_Data in this exercise_
-- -- --
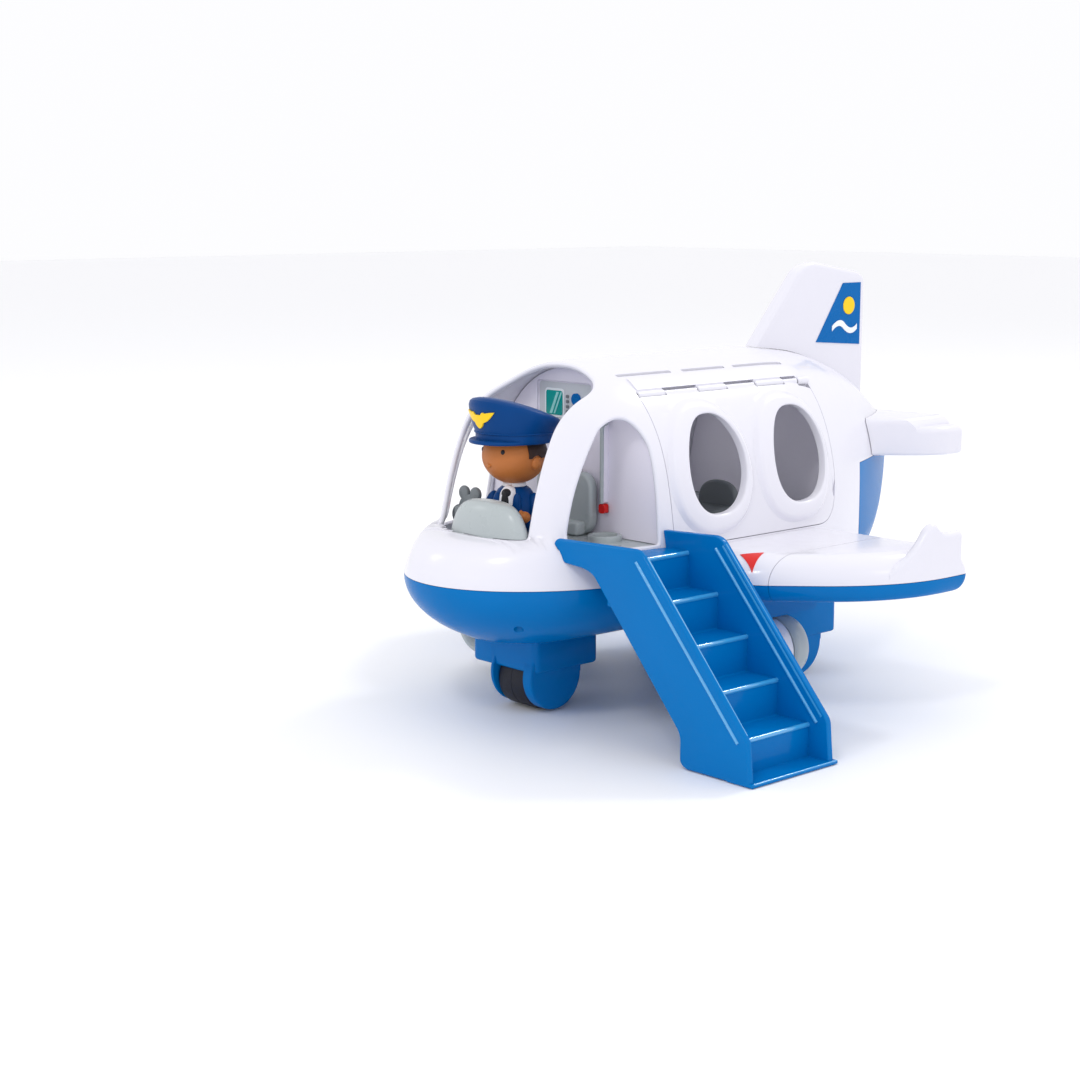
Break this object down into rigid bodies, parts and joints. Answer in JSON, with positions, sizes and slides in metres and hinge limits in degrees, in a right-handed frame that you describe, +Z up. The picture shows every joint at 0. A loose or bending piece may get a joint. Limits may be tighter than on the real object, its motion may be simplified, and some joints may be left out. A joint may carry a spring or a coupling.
{
  "type": "toy airplane",
  "caption": "Chunky toy airliner with open windscreen and doors, hinged window panels, rolling wheels, engine pods, a pilot figure and docked boarding stairs.",
  "frame": {"origin": "on the ground under the middle of the toy, stairs included", "axes": "+Y runs from the nose to the tail, +X to the port side with the stairs, +Z up"},
  "size_m": [0.2922, 0.3056, 0.1936],
  "materials": {
    "blue_gloss": "glossy injection-moulded blue",
    "white_gloss": "glossy injection-moulded white",
    "light_grey": "satin light grey",
    "dark_grey": "satin dark grey",
    "black_tyre": "matt soft black",
    "navy": "matt navy",
    "skin": "matt brown",
    "yellow": "printed yellow",
    "red": "glossy red",
    "teal": "printed teal",
    "decal_blue": "printed blue",
    "steel": "plain bright pin"
  },
  "bodies": {
    "airframe": {"lower_hull": "blue_gloss", "port_wing_tip_lower": "blue_gloss", "starboard_wing_tip_lower": "blue_gloss", "upper_shell": "white_gloss", "tail_fin": "white_gloss", "port_wing_tip_upper": "white_gloss", "starboard_wing_tip_upper": "white_gloss", "port_engine_body": "white_gloss", "starboard_engine_body": "white_gloss", "port_stabilizer": "white_gloss", "starboard_stabilizer": "white_gloss", "bulkhead": "white_gloss", "rear_bulkhead": "white_gloss", "port_fin_wave": "white_gloss", "starboard_fin_wave": "white_gloss", "port_engine_intake": "light_grey", "starboard_engine_intake": "light_grey", "port_engine_exhaust": "light_grey", "starboard_engine_exhaust": "light_grey", "cabin_floor": "light_grey", "cockpit_floor": "light_grey", "dashboard": "light_grey", "pilot_seat": "light_grey", "yoke_column": "dark_grey", "port_passenger_seat": "dark_grey", "starboard_passenger_seat": "dark_grey", "wall_lever_clip": "dark_grey", "port_fin_sun": "yellow", "starboard_fin_sun": "yellow", "wall_lever_grip": "red", "instrument_screen": "teal", "instrument_dial": "decal_blue", "port_fin_decal": "decal_blue", "starboard_fin_decal": "decal_blue", "port_hinge_pin": "steel", "starboard_hinge_pin": "steel", "nose_axle": "steel", "port_main_axle": "steel", "starboard_main_axle": "steel"},
    "port_panel": {"port_window_panel": "white_gloss"},
    "starboard_panel": {"starboard_window_panel": "white_gloss"},
    "nose_wheel": {"nose_tyre": "black_tyre", "nose_wheel_hub": "light_grey"},
    "port_main_wheel": {"port_main_tyre": "black_tyre", "port_main_wheel_hub": "light_grey"},
    "starboard_main_wheel": {"starboard_main_tyre": "black_tyre", "starboard_main_wheel_hub": "light_grey"},
    "yoke": {"control_yoke": "dark_grey"},
    "pilot": {"pilot_body": "navy", "pilot_head": "skin", "pilot_cap": "navy"},
    "stairs": {"boarding_stairs": "blue_gloss"}
  },
  "joints": [
    {"name": "nose_wheel_spin", "type": "hinge", "parent": "airframe", "child": "nose_wheel", "pos_m": [-0.00675, -0.09325, 0.0129], "axis": [1, 0, 0], "continuous": true},
    {"name": "port_main_wheel_spin", "type": "hinge", "parent": "airframe", "child": "port_main_wheel", "pos_m": [0.02425, 0.03675, 0.0129], "axis": [1, 0, 0], "continuous": true},
    {"name": "starboard_main_wheel_spin", "type": "hinge", "parent": "airframe", "child": "starboard_main_wheel", "pos_m": [-0.03775, 0.03675, 0.0129], "axis": [1, 0, 0], "continuous": true},
    {"name": "port_panel_hinge", "type": "hinge", "parent": "airframe", "child": "port_panel", "pos_m": [0.02775, -0.00725, 0.1398], "axis": [0, -1, 0], "range_deg": [0, 75]},
    {"name": "starboard_panel_hinge", "type": "hinge", "parent": "airframe", "child": "starboard_panel", "pos_m": [-0.04125, -0.00725, 0.1398], "axis": [0, 1, 0], "range_deg": [0, 75]},
    {"name": "yoke_turn", "type": "hinge", "parent": "airframe", "child": "yoke", "pos_m": [-0.02525, -0.11485, 0.0886], "axis": [0, 1, 0], "range_deg": [-20, 20]},
    {"name": "pilot_lift_out", "type": "slide", "parent": "airframe", "child": "pilot", "axis": [0, 0, 1], "range_m": [0, 0.08]},
    {"name": "stairs_pull_away", "type": "slide", "parent": "airframe", "child": "stairs", "axis": [1, 0, 0], "range_m": [0, 0.1]}
  ]
}
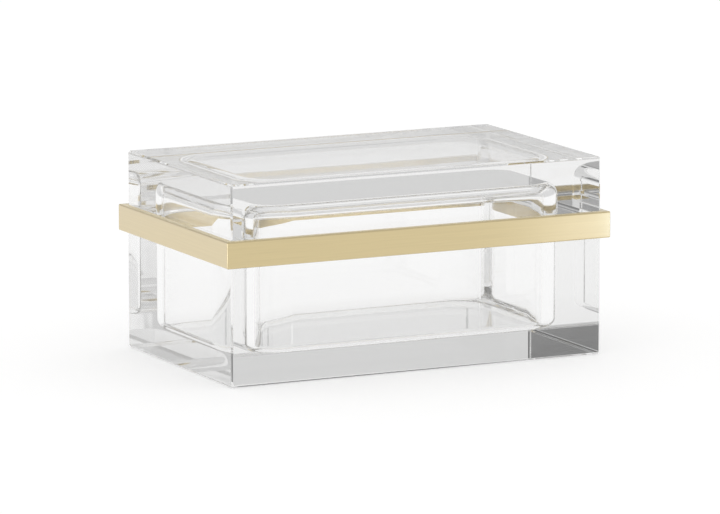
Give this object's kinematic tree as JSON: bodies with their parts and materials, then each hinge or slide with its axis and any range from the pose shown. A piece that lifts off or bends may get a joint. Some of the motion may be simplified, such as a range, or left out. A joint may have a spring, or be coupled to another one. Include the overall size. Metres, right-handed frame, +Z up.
{
  "type": "storage box",
  "caption": "Thick clear acrylic block box with a lift-off lid that seats inside a brushed brass band round the rim.",
  "frame": {"origin": "middle of the underside", "axes": "+X along the box's length, +Y towards the back, +Z up through the lid"},
  "size_m": [0.2108, 0.1298, 0.1],
  "materials": {
    "acrylic": "clear, flame-polished",
    "brass": "fine brushed, satin"
  },
  "bodies": {
    "base": {"body": "acrylic", "band_front": "brass", "band_right": "brass", "band_rear": "brass", "band_left": "brass"},
    "lid": {"lid": "acrylic"}
  },
  "joints": [
    {"name": "lid_lift", "type": "slide", "parent": "base", "child": "lid", "axis": [0, 0, 1], "range_m": [0, 0.1]}
  ]
}
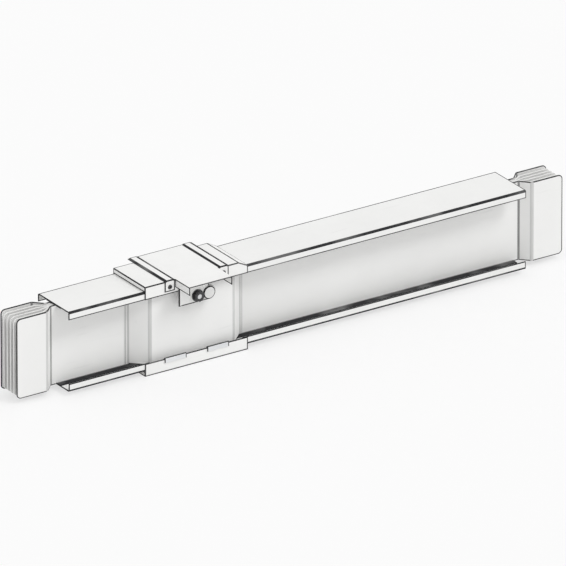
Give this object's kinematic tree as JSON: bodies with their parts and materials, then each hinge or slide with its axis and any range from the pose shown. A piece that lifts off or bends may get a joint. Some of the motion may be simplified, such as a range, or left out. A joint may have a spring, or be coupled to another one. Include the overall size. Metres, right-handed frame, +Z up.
-- -- --
_Aim_
Write out the full listing, keeping every line exactly as it is.

_Output of the exercise_
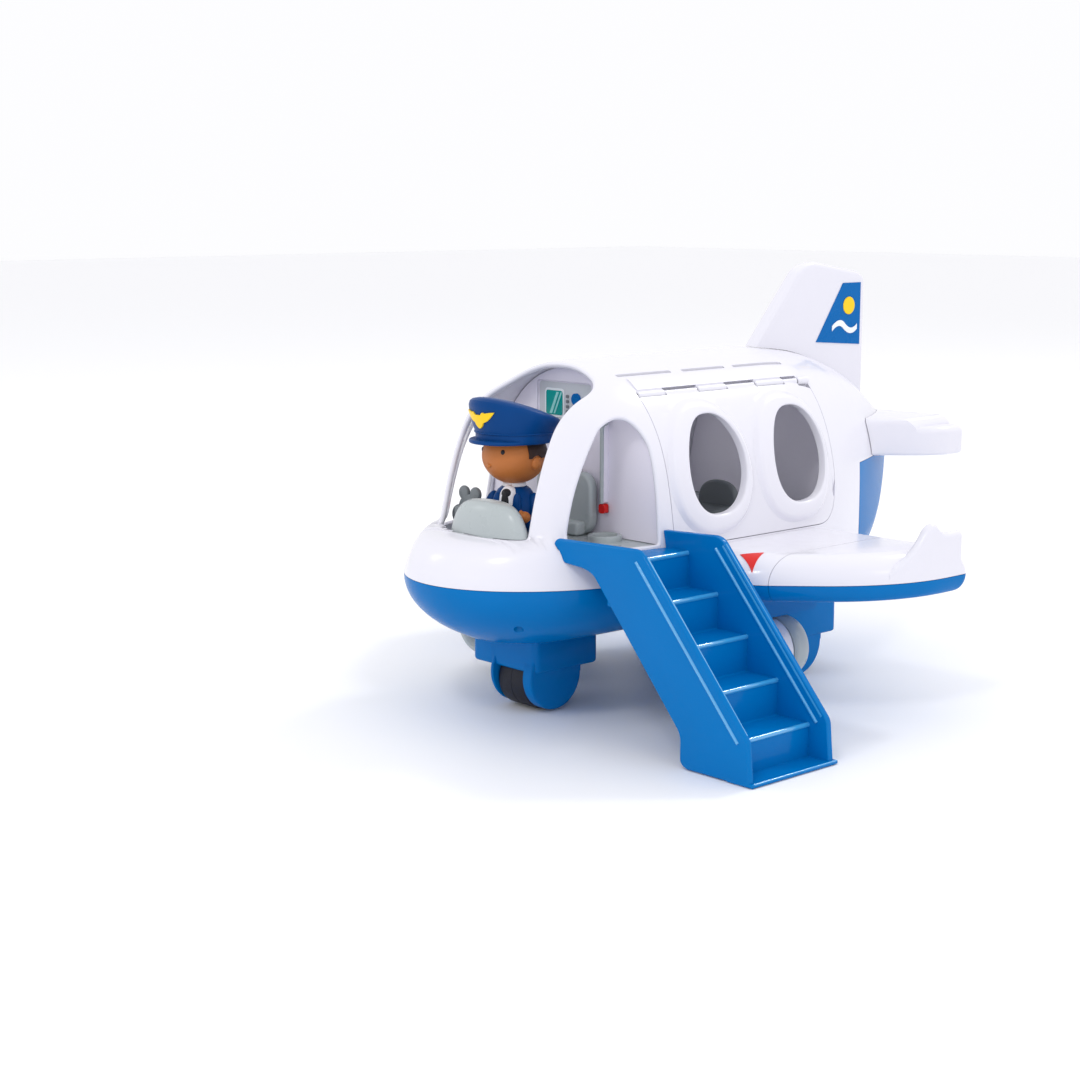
Break this object down into rigid bodies, parts and joints. Answer in JSON, with positions, sizes and slides in metres and hinge limits in degrees, in a right-handed frame that you describe, +Z up. The picture shows every joint at 0. A loose or bending piece may get a joint. Limits may be tighter than on the real object, its motion may be simplified, and some joints may be left out. A joint may carry a spring or a coupling.
{
  "type": "toy airplane",
  "caption": "Chunky toy airliner with open windscreen and doors, hinged window panels, rolling wheels, engine pods, a pilot figure and docked boarding stairs.",
  "frame": {"origin": "on the ground under the middle of the toy, stairs included", "axes": "+Y runs from the nose to the tail, +X to the port side with the stairs, +Z up"},
  "size_m": [0.2922, 0.3056, 0.1936],
  "materials": {
    "blue_gloss": "glossy injection-moulded blue",
    "white_gloss": "glossy injection-moulded white",
    "light_grey": "satin light grey",
    "dark_grey": "satin dark grey",
    "black_tyre": "matt soft black",
    "navy": "matt navy",
    "skin": "matt brown",
    "yellow": "printed yellow",
    "red": "glossy red",
    "teal": "printed teal",
    "decal_blue": "printed blue",
    "steel": "plain bright pin"
  },
  "bodies": {
    "airframe": {"lower_hull": "blue_gloss", "port_wing_tip_lower": "blue_gloss", "starboard_wing_tip_lower": "blue_gloss", "upper_shell": "white_gloss", "tail_fin": "white_gloss", "port_wing_tip_upper": "white_gloss", "starboard_wing_tip_upper": "white_gloss", "port_engine_body": "white_gloss", "starboard_engine_body": "white_gloss", "port_stabilizer": "white_gloss", "starboard_stabilizer": "white_gloss", "bulkhead": "white_gloss", "rear_bulkhead": "white_gloss", "port_fin_wave": "white_gloss", "starboard_fin_wave": "white_gloss", "port_engine_intake": "light_grey", "starboard_engine_intake": "light_grey", "port_engine_exhaust": "light_grey", "starboard_engine_exhaust": "light_grey", "cabin_floor": "light_grey", "cockpit_floor": "light_grey", "dashboard": "light_grey", "pilot_seat": "light_grey", "yoke_column": "dark_grey", "port_passenger_seat": "dark_grey", "starboard_passenger_seat": "dark_grey", "wall_lever_clip": "dark_grey", "port_fin_sun": "yellow", "starboard_fin_sun": "yellow", "wall_lever_grip": "red", "instrument_screen": "teal", "instrument_dial": "decal_blue", "port_fin_decal": "decal_blue", "starboard_fin_decal": "decal_blue", "port_hinge_pin": "steel", "starboard_hinge_pin": "steel", "nose_axle": "steel", "port_main_axle": "steel", "starboard_main_axle": "steel"},
    "port_panel": {"port_window_panel": "white_gloss"},
    "starboard_panel": {"starboard_window_panel": "white_gloss"},
    "nose_wheel": {"nose_tyre": "black_tyre", "nose_wheel_hub": "light_grey"},
    "port_main_wheel": {"port_main_tyre": "black_tyre", "port_main_wheel_hub": "light_grey"},
    "starboard_main_wheel": {"starboard_main_tyre": "black_tyre", "starboard_main_wheel_hub": "light_grey"},
    "yoke": {"control_yoke": "dark_grey"},
    "pilot": {"pilot_body": "navy", "pilot_head": "skin", "pilot_cap": "navy"},
    "stairs": {"boarding_stairs": "blue_gloss"}
  },
  "joints": [
    {"name": "nose_wheel_spin", "type": "hinge", "parent": "airframe", "child": "nose_wheel", "pos_m": [-0.00675, -0.09325, 0.0129], "axis": [1, 0, 0], "continuous": true},
    {"name": "port_main_wheel_spin", "type": "hinge", "parent": "airframe", "child": "port_main_wheel", "pos_m": [0.02425, 0.03675, 0.0129], "axis": [1, 0, 0], "continuous": true},
    {"name": "starboard_main_wheel_spin", "type": "hinge", "parent": "airframe", "child": "starboard_main_wheel", "pos_m": [-0.03775, 0.03675, 0.0129], "axis": [1, 0, 0], "continuous": true},
    {"name": "port_panel_hinge", "type": "hinge", "parent": "airframe", "child": "port_panel", "pos_m": [0.02775, -0.00725, 0.1398], "axis": [0, -1, 0], "range_deg": [0, 75]},
    {"name": "starboard_panel_hinge", "type": "hinge", "parent": "airframe", "child": "starboard_panel", "pos_m": [-0.04125, -0.00725, 0.1398], "axis": [0, 1, 0], "range_deg": [0, 75]},
    {"name": "yoke_turn", "type": "hinge", "parent": "airframe", "child": "yoke", "pos_m": [-0.02525, -0.11485, 0.0886], "axis": [0, 1, 0], "range_deg": [-20, 20]},
    {"name": "pilot_lift_out", "type": "slide", "parent": "airframe", "child": "pilot", "axis": [0, 0, 1], "range_m": [0, 0.08]},
    {"name": "stairs_pull_away", "type": "slide", "parent": "airframe", "child": "stairs", "axis": [1, 0, 0], "range_m": [0, 0.1]}
  ]
}
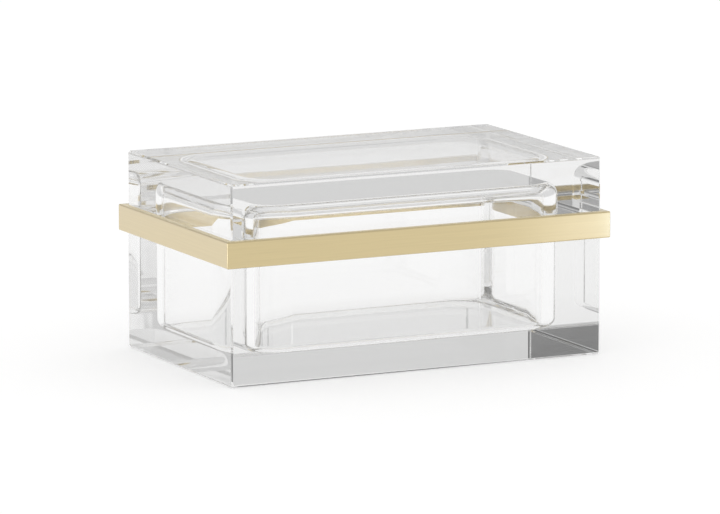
Give this object's kinematic tree as JSON: bodies with their parts and materials, then each hinge or slide with its axis and any range from the pose shown. A piece that lifts off or bends may get a joint. Some of the motion may be simplified, such as a range, or left out. A joint may have a spring, or be coupled to another one. Include the overall size. Metres, right-handed frame, +Z up.
{
  "type": "storage box",
  "caption": "Thick clear acrylic block box with a lift-off lid that seats inside a brushed brass band round the rim.",
  "frame": {"origin": "middle of the underside", "axes": "+X along the box's length, +Y towards the back, +Z up through the lid"},
  "size_m": [0.2108, 0.1298, 0.1],
  "materials": {
    "acrylic": "clear, flame-polished",
    "brass": "fine brushed, satin"
  },
  "bodies": {
    "base": {"body": "acrylic", "band_front": "brass", "band_right": "brass", "band_rear": "brass", "band_left": "brass"},
    "lid": {"lid": "acrylic"}
  },
  "joints": [
    {"name": "lid_lift", "type": "slide", "parent": "base", "child": "lid", "axis": [0, 0, 1], "range_m": [0, 0.1]}
  ]
}
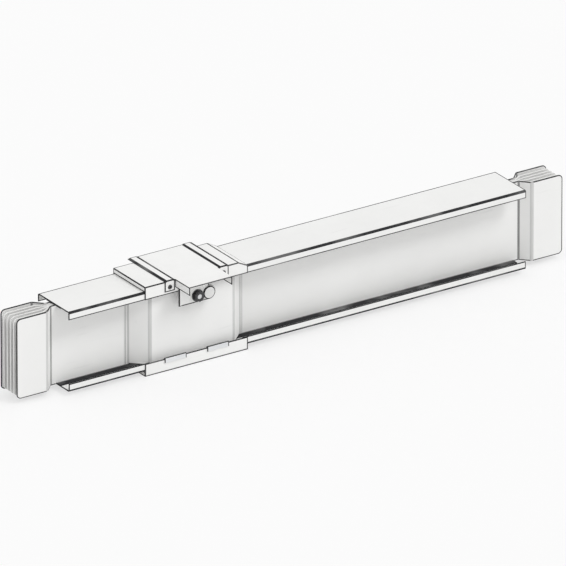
Give this object's kinematic tree as JSON: bodies with their parts and materials, then each hinge or slide with its axis and any range from the pose shown. A piece that lifts off or bends may get a joint. Some of the motion may be simplified, such as a range, or left out. A joint may have a spring, or be coupled to another one. Include the overall size. Metres, right-handed frame, +Z up.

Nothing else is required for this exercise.